Output the line containing "What parts and" and all subsequent lines of the listing below, copied exactly, with no other lines.

====== Recorded data ======

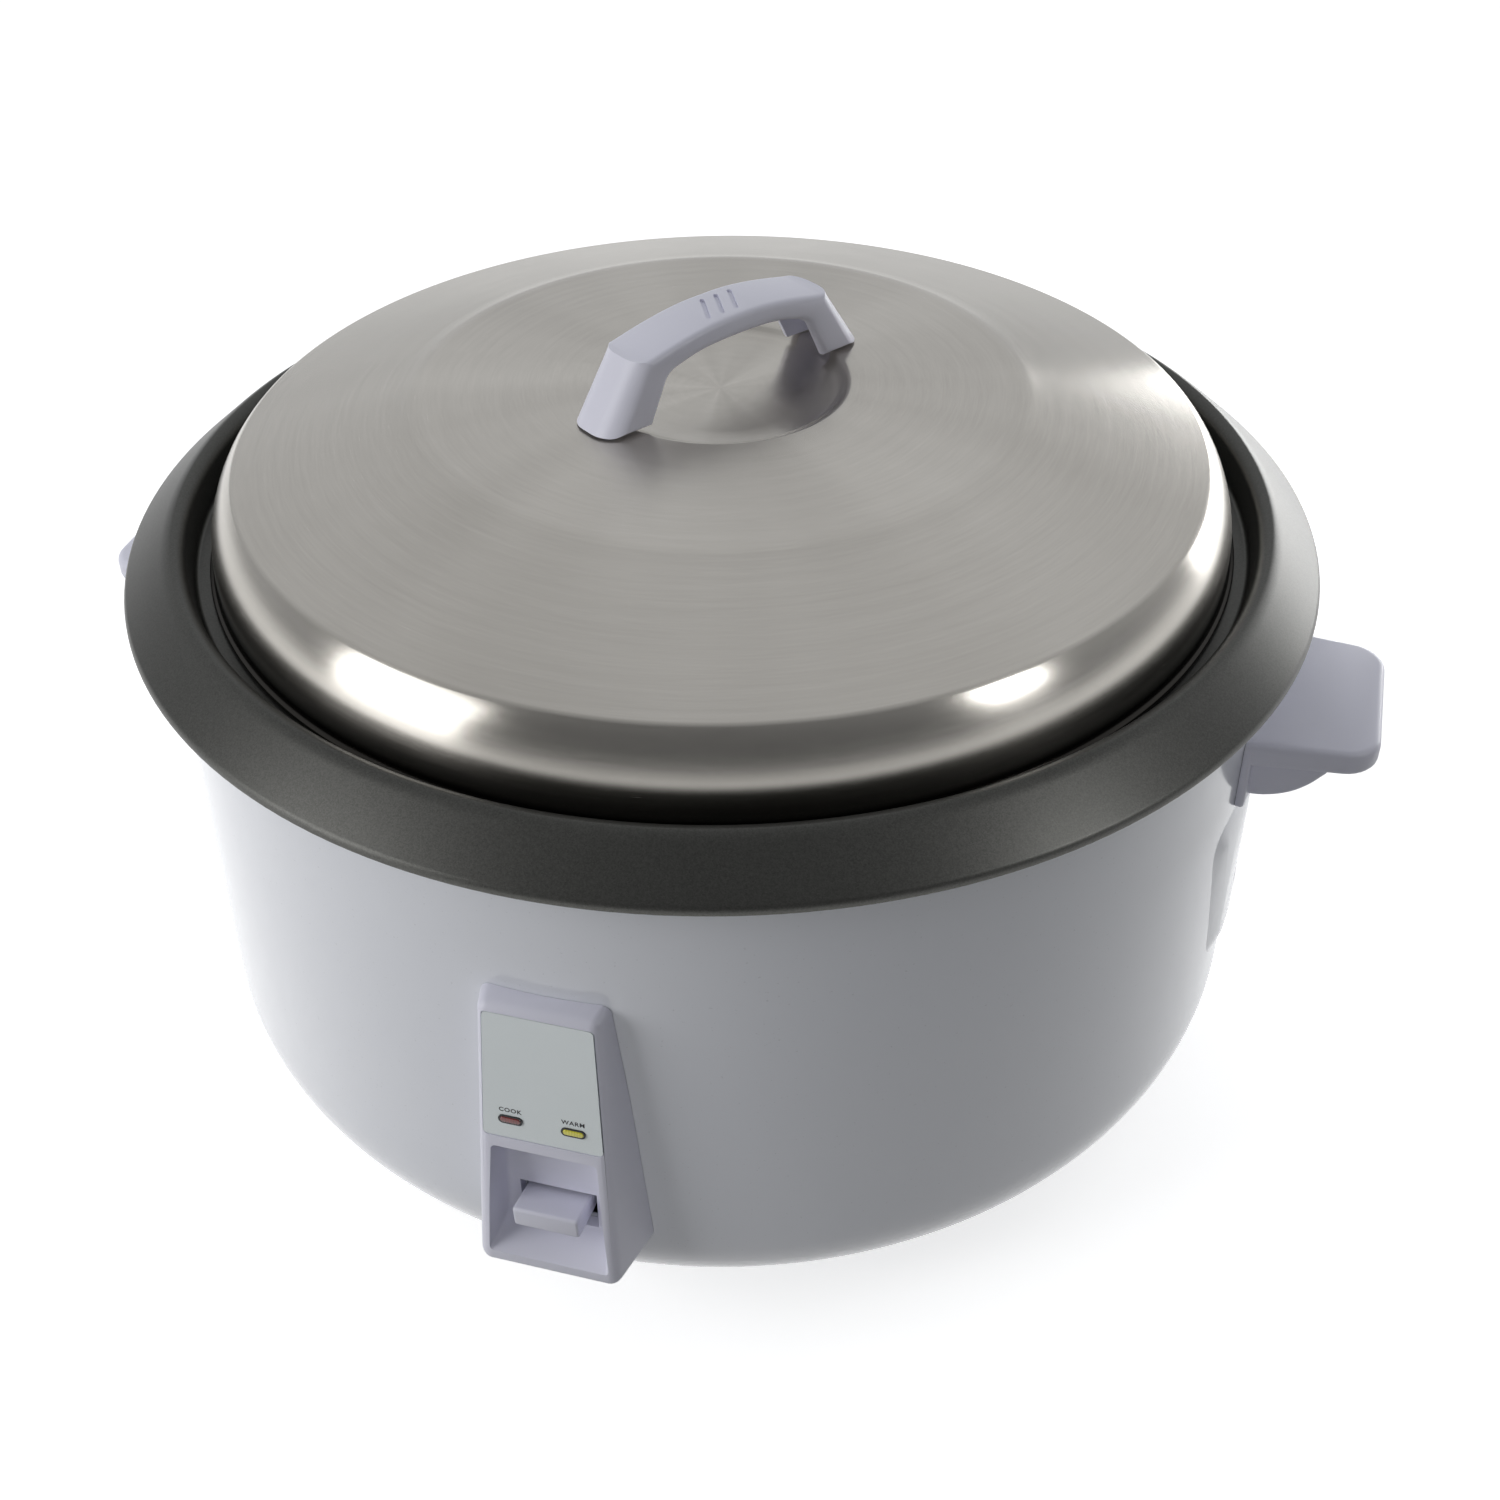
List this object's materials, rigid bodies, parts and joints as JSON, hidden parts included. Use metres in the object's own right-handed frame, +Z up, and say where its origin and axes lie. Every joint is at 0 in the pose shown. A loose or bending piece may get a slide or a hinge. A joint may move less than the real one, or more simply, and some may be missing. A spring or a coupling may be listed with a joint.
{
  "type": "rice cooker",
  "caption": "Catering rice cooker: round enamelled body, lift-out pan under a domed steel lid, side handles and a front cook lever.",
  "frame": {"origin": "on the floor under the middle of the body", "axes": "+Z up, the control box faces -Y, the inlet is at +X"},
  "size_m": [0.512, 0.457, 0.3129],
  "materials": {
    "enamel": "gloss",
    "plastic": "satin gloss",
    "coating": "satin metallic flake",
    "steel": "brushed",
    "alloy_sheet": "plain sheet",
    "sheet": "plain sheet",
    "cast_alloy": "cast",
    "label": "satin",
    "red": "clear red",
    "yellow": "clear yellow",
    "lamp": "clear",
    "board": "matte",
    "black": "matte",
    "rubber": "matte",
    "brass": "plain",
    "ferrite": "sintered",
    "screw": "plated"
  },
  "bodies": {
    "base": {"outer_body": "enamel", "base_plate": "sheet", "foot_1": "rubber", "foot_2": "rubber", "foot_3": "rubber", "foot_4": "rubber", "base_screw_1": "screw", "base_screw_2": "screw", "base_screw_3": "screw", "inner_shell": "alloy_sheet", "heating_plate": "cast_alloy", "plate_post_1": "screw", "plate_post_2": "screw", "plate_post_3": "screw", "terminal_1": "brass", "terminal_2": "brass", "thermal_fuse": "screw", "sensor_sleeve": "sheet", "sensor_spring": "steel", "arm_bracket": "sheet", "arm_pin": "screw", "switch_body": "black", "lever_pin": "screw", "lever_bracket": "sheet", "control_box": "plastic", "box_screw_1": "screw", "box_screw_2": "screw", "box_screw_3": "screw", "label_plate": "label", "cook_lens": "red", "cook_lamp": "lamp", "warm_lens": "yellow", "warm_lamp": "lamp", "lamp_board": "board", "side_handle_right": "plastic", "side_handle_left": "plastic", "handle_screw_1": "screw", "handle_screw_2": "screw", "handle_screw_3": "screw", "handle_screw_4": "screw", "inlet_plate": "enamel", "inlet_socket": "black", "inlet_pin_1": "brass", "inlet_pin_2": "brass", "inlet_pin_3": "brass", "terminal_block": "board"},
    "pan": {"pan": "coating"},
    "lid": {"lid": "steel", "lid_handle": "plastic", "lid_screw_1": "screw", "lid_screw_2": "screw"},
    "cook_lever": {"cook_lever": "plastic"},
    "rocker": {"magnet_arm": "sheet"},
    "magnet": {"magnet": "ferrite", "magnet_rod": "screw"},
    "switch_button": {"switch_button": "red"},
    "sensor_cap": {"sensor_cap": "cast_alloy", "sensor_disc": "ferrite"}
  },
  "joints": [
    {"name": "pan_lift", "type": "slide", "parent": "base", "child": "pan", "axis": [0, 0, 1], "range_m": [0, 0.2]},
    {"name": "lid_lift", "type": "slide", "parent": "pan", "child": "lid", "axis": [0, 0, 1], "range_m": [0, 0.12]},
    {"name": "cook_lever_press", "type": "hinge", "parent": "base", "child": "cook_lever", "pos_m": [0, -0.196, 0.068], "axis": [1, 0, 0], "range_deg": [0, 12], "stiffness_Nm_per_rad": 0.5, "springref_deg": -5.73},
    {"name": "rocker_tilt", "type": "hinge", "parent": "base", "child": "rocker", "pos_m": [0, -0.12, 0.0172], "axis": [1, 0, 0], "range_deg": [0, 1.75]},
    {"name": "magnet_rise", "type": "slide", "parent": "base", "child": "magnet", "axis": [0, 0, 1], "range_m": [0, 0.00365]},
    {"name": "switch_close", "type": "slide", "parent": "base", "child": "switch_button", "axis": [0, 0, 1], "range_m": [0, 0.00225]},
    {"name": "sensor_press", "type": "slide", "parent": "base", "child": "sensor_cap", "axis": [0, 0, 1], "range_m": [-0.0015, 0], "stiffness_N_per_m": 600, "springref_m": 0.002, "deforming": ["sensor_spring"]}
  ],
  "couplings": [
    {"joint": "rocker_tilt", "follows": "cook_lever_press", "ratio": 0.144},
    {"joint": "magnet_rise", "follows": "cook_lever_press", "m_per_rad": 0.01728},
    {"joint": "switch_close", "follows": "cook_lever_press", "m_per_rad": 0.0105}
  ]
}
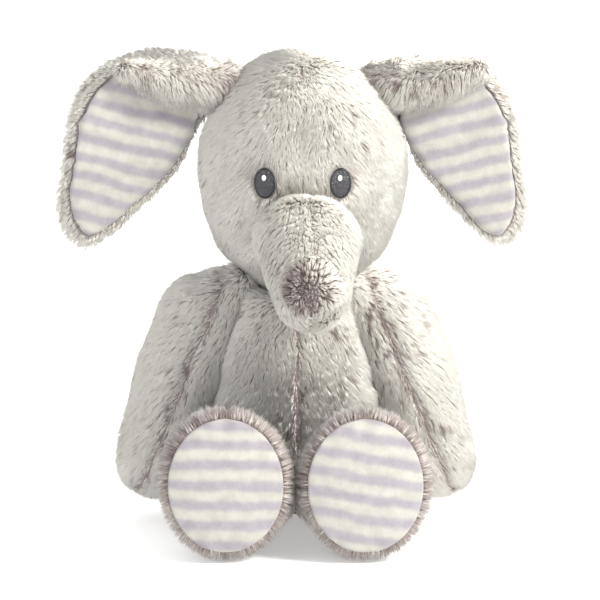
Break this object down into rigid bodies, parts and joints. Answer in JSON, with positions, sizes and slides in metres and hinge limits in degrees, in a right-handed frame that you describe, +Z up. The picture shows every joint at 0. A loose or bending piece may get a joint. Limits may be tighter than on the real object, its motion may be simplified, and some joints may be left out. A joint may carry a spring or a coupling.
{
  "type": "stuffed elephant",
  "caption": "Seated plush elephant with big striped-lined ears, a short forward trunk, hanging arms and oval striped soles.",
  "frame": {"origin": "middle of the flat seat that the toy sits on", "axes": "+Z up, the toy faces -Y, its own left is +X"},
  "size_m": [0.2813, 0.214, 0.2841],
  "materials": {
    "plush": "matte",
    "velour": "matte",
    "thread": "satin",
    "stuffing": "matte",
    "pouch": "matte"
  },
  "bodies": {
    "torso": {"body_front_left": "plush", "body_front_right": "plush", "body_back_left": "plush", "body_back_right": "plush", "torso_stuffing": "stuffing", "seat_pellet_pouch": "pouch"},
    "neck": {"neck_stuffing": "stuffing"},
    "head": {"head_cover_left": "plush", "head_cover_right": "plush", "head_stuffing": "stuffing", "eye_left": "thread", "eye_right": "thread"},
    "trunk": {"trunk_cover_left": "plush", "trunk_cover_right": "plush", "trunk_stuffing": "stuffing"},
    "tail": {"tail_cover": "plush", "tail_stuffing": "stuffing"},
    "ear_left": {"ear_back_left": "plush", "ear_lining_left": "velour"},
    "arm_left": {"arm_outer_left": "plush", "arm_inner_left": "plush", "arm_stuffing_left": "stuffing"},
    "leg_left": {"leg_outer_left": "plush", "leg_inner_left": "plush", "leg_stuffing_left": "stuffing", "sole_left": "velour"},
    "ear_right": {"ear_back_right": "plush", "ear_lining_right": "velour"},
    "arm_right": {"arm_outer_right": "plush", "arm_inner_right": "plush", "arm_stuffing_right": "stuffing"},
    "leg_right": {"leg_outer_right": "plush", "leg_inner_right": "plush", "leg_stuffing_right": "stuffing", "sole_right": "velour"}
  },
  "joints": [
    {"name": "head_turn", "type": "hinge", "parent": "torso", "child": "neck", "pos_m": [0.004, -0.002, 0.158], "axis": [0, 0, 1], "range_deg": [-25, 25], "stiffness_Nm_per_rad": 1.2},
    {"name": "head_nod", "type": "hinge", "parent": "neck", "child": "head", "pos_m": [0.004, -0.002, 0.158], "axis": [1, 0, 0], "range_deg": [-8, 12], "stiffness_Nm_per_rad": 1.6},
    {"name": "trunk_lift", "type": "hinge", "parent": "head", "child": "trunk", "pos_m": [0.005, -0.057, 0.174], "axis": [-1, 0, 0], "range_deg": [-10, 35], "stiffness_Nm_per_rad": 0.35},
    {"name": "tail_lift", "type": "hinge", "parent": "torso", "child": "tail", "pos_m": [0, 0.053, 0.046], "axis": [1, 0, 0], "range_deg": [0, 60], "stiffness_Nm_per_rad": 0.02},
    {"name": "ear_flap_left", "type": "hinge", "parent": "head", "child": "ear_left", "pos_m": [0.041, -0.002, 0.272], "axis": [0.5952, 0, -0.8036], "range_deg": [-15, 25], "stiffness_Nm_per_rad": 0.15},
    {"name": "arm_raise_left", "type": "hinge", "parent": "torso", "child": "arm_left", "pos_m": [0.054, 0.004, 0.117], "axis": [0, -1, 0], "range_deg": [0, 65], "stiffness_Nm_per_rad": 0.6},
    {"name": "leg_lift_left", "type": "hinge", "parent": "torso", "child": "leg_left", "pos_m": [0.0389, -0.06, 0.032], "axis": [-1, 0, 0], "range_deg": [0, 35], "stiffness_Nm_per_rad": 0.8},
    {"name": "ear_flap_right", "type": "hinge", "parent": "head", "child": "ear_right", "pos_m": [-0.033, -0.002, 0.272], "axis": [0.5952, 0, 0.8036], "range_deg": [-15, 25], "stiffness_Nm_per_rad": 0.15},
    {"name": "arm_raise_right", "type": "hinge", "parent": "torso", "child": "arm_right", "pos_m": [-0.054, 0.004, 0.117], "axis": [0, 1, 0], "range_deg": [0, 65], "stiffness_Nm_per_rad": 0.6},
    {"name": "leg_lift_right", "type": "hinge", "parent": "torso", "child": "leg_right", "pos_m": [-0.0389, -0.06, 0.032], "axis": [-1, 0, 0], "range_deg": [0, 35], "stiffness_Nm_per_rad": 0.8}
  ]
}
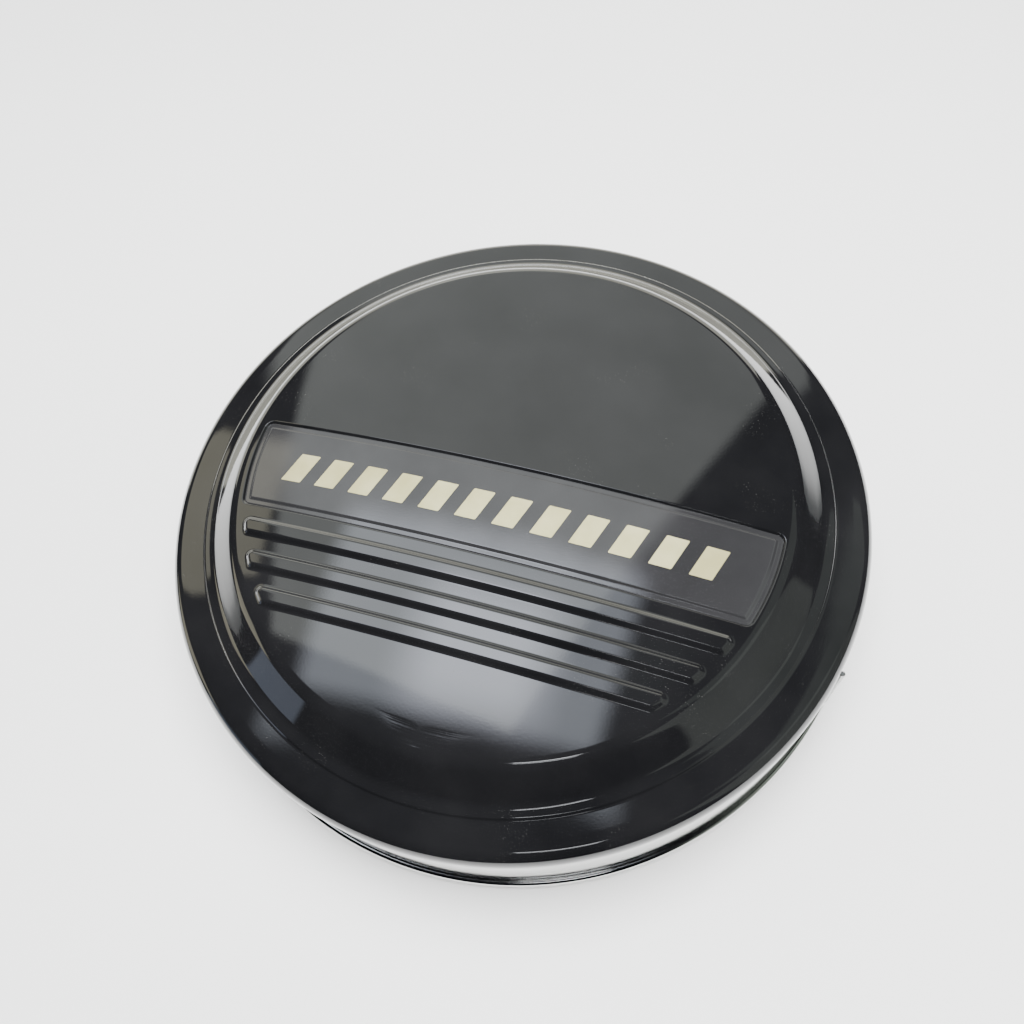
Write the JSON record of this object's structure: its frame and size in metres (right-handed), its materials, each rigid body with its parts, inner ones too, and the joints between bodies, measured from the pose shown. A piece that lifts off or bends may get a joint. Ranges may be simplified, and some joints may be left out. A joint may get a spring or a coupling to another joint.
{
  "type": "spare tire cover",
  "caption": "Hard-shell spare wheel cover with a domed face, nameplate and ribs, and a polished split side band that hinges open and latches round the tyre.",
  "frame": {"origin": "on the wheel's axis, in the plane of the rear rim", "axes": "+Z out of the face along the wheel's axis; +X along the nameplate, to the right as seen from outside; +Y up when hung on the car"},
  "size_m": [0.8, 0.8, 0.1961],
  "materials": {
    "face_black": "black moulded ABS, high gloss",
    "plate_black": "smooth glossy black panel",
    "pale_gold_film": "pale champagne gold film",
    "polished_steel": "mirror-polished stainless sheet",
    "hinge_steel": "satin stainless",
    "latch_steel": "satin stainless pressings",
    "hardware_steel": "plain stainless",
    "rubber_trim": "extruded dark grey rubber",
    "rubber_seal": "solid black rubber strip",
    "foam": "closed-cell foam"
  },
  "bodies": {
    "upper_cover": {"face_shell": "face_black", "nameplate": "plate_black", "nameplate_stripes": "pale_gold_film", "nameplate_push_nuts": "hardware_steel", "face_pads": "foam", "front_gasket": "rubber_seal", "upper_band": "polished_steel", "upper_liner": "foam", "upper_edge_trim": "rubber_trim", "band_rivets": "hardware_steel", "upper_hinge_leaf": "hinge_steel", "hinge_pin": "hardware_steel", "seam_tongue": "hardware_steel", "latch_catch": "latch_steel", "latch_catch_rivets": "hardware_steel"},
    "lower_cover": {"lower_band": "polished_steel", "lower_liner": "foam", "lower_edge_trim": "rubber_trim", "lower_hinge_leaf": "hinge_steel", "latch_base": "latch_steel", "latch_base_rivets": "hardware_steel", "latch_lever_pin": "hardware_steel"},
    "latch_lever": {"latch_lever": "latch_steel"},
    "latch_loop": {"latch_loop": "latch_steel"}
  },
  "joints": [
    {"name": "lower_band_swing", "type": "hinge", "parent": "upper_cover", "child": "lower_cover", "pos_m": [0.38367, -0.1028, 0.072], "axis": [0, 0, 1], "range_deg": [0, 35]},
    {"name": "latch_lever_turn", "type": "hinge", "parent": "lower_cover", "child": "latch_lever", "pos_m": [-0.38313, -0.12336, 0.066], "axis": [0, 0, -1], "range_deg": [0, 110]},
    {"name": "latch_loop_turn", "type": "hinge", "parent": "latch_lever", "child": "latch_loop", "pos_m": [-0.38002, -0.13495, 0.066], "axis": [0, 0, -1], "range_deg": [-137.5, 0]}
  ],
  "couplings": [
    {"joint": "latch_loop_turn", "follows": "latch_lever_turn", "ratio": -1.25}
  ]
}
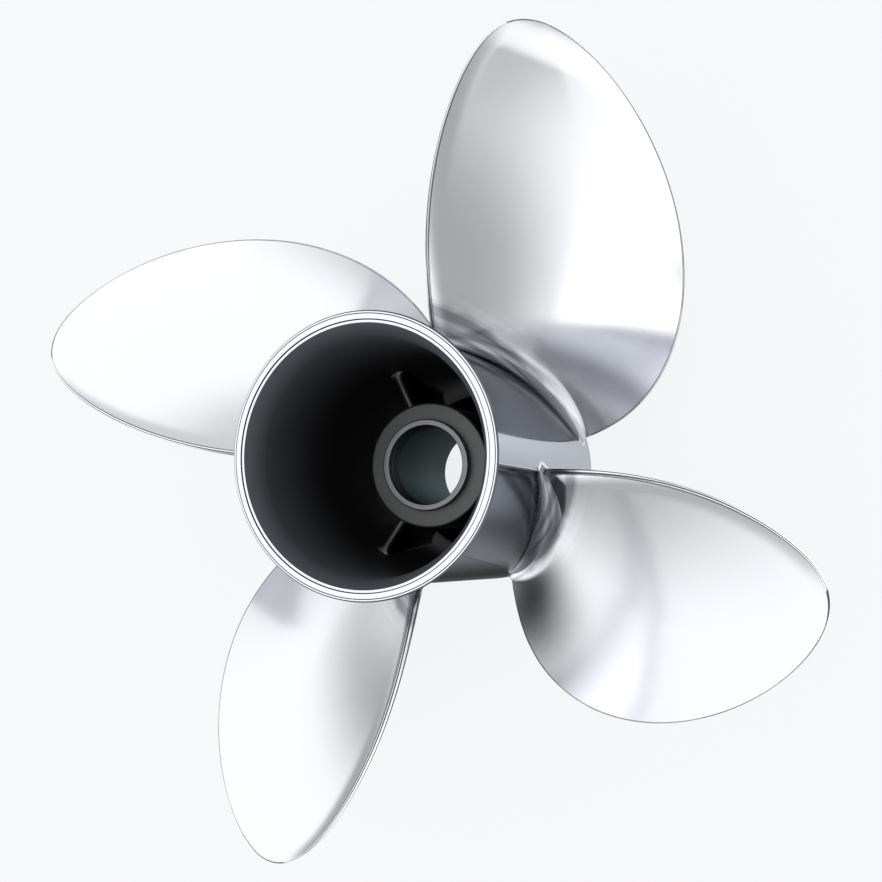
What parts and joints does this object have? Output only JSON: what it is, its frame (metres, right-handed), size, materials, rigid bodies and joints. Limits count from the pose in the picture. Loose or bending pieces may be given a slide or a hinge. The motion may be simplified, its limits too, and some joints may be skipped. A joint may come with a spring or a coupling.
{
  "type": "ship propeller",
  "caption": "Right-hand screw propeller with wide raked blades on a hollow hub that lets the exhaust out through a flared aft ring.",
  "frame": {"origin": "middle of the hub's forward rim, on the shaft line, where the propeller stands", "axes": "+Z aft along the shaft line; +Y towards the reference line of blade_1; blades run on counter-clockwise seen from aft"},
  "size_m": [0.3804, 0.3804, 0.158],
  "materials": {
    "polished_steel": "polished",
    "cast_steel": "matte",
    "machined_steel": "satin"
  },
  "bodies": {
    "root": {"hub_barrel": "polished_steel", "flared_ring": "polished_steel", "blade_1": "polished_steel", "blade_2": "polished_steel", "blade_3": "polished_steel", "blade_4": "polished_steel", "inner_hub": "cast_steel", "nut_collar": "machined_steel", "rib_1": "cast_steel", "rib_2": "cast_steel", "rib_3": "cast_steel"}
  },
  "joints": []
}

======

▶ [The answer]:
What parts and joints does this object have? Output only JSON: what it is, its frame (metres, right-handed), size, materials, rigid bodies and joints. Limits count from the pose in the picture. Loose or bending pieces may be given a slide or a hinge. The motion may be simplified, its limits too, and some joints may be skipped. A joint may come with a spring or a coupling.
{
  "type": "ship propeller",
  "caption": "Right-hand screw propeller with wide raked blades on a hollow hub that lets the exhaust out through a flared aft ring.",
  "frame": {"origin": "middle of the hub's forward rim, on the shaft line, where the propeller stands", "axes": "+Z aft along the shaft line; +Y towards the reference line of blade_1; blades run on counter-clockwise seen from aft"},
  "size_m": [0.3804, 0.3804, 0.158],
  "materials": {
    "polished_steel": "polished",
    "cast_steel": "matte",
    "machined_steel": "satin"
  },
  "bodies": {
    "root": {"hub_barrel": "polished_steel", "flared_ring": "polished_steel", "blade_1": "polished_steel", "blade_2": "polished_steel", "blade_3": "polished_steel", "blade_4": "polished_steel", "inner_hub": "cast_steel", "nut_collar": "machined_steel", "rib_1": "cast_steel", "rib_2": "cast_steel", "rib_3": "cast_steel"}
  },
  "joints": []
}